### Dataset records

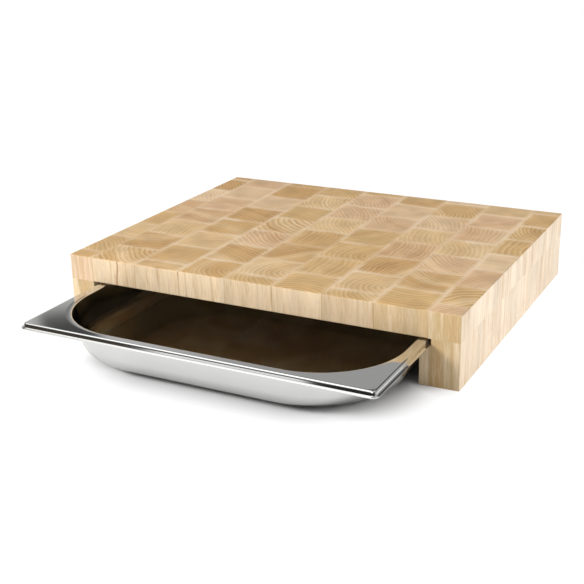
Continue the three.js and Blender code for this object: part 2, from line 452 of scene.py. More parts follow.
class Shop:
    """The workshop moves that the pieces share."""

    @staticmethod
    def clear() -> None:
        """Lets go of everything that is selected."""
        bpy.ops.object.select_all(action="DESELECT")

    @staticmethod
    def activate(piece: Piece) -> None:
        """Selects one piece alone and makes it the active one."""
        Shop.clear()
        piece.select_set(True)
        bpy.context.view_layer.objects.active = piece

    @staticmethod
    @contextmanager
    def editing(piece: Piece) -> Iterator[None]:
        """Keeps a piece in edit mode for a while, and starts with all of it selected."""
        Shop.activate(piece)
        bpy.ops.object.mode_set(mode="EDIT")
        bpy.ops.mesh.select_all(action="SELECT")
        yield
        bpy.ops.object.mode_set(mode="OBJECT")

    @staticmethod
    def cube(name: str, low: Vector, high: Vector) -> Piece:
        """Adds a cube between two corners, with its place in its mesh.

        Args:
            name: The piece's name.
            low: The lowest corner, in metres.
            high: The highest corner.

        Returns:
            The new piece, selected and active.
        """
        Shop.clear()
        bpy.ops.mesh.primitive_cube_add(size=1, location=(low + high) / 2)
        piece = bpy.context.object
        piece.name = name
        piece.scale = high - low
        bpy.ops.object.transform_apply(location=True, rotation=True, scale=True)
        return piece

    @staticmethod
    def select(part: Part, test: Callable[[object], bool]) -> int:
        """Selects, in edit mode, what passes a test.

        Args:
            part: Whether vertices, edges or faces are looked at.
            test: Given one of them, says whether it is wanted.

        Returns:
            How many were selected.
        """
        mode, members = part.value
        mesh = bmesh.from_edit_mesh(bpy.context.object.data)
        bpy.ops.mesh.select_mode(type=mode)
        bpy.ops.mesh.select_all(action="DESELECT")
        wanted = [member for member in getattr(mesh, members) if test(member)]
        for member in wanted:
            member.select_set(True)
        bmesh.update_edit_mesh(bpy.context.object.data)
        return len(wanted)

    @staticmethod
    def lies(edge: bmesh.types.BMEdge, **places: float) -> bool:
        """Whether both ends of an edge are at the given x, y or z."""
        return all(
            abs(getattr(end.co, axis) - place) < NEAR
            for end in edge.verts for axis, place in places.items())

    @staticmethod
    def round_edges(piece: Piece, radius: float, steps: int, test: Callable[[object], bool]) -> None:
        """Rounds some of a piece's edges.

        Args:
            piece: The piece.
            radius: How far the round reaches.
            steps: How many faces it has.
            test: Given an edge, says whether it is rounded.
        """
        with Shop.editing(piece):
            if Shop.select(Part.EDGE, test):
                bpy.ops.mesh.bevel(offset=radius, segments=steps, profile=0.5, affect="EDGES")

    @staticmethod
    def join(pieces: Sequence[Piece], name: str) -> Piece:
        """Joins pieces into one mesh.

        Args:
            pieces: The pieces, of which the first one is kept.
            name: The joined piece's name.

        Returns:
            The joined piece.
        """
        Shop.activate(pieces[0])
        for piece in pieces:
            piece.select_set(True)
        bpy.ops.object.join()
        pieces[0].name = name
        return pieces[0]

    @staticmethod
    def deliver(piece: Piece, node: str, body: str, slot: str, finish: Material, crease: float) -> None:
        """Dresses a finished piece and puts it in the place of its CAD node.

        Args:
            piece: The finished piece.
            node: The CAD node that it stands for.
            body: The body that it moves with.
            slot: The record's material slot; not used.
            finish: Its finish.
            crease: The angle from which an edge stays sharp, in degrees.
        """
        Shop.activate(piece)
        bpy.ops.object.shade_smooth_by_angle(angle=math.radians(crease))
        piece.data.materials.clear()
        piece.data.materials.append(finish)
        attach(piece, body)
        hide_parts(node)
        log.info("%s stands for %s, with %d faces", piece.name, node, len(piece.data.polygons))


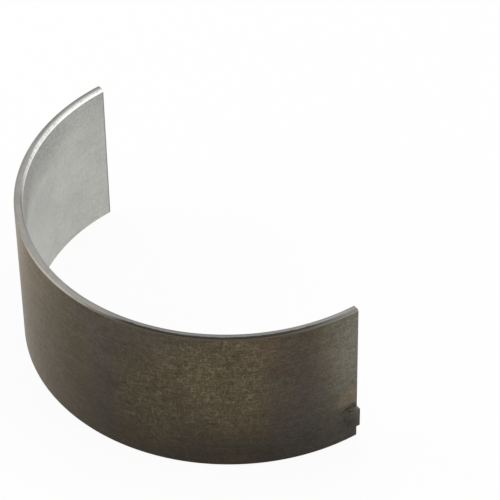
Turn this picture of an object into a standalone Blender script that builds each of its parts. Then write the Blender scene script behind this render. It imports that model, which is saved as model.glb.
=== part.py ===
"""Thin-walled engine bearing shell, one half of a plain journal bearing, standing on an end face.

The bore's axis is parallel to Z, the crown points to -Y, and the two parting faces look to +Y.
The locating tang is at the +X end of the arc, near the lower end face. The shell is shown as it
is before fitting, sprung open a little wider than the housing that it will be pressed into.
Lengths are in metres and angles in radians.
"""

import math

import bmesh
import bpy
from mathutils import Matrix, Vector

SHELL_NAME = "bearing_shell"

# Shell
HOUSING_BORE = 0.0680  # diameter of the bore that the back is pressed into
FREE_SPREAD = 0.0016  # extra width across the parting faces before fitting
WALL = 0.0015  # steel back and lining together
WIDTH = 0.0280  # from end face to end face
BORE_CHAMFER_RADIAL = 0.00033  # long chamfer where an end face meets the bore
BORE_CHAMFER_AXIAL = 0.00068
BACK_CHAMFER = 0.00028  # 45 degree chamfer where an end face meets the back
PARTING_BREAK = 0.0001  # deburred corner all round each parting face
BORE_RELIEF_DEPTH = 0.00003  # lining machined thinner towards each parting face
BORE_RELIEF_LENGTH = 0.0060

# Locating tang, pressed out of the wall by a punch in the bore
TANG_FOOT = 0.00334  # from the lower end face to the tang's lower side
TANG_WIDTH = 0.0036  # from the lower side to the sheared upper side
TANG_RISE = 0.00096  # how far it stands out from the back
TANG_LENGTH = 0.0030  # along the back, to where its ramp has run out
TANG_LAND = 0.0006  # level top next to the parting face
TANG_FULLNESS = 1.4  # how late its ramp falls; 1 is even
TANG_SETBACK = 0.0001  # its end lies this far behind the parting face
TANG_ROUND = 0.00014  # drawn outer corners
TANG_WEB = 0.00045  # wall left between the notch's floor and the back
TANG_ROOT = TANG_WEB / 2  # how deep its foot is buried in the back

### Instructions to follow
Nothing but the lines from the one with "Turn this picture" through the one with "an end face." should be retyped; include both and keep them exact.

### Result of this exercise
Turn this picture of an object into a standalone Blender script that builds each of its parts. Then write the Blender scene script behind this render. It imports that model, which is saved as model.glb.
=== part.py ===
"""Thin-walled engine bearing shell, one half of a plain journal bearing, standing on an end face.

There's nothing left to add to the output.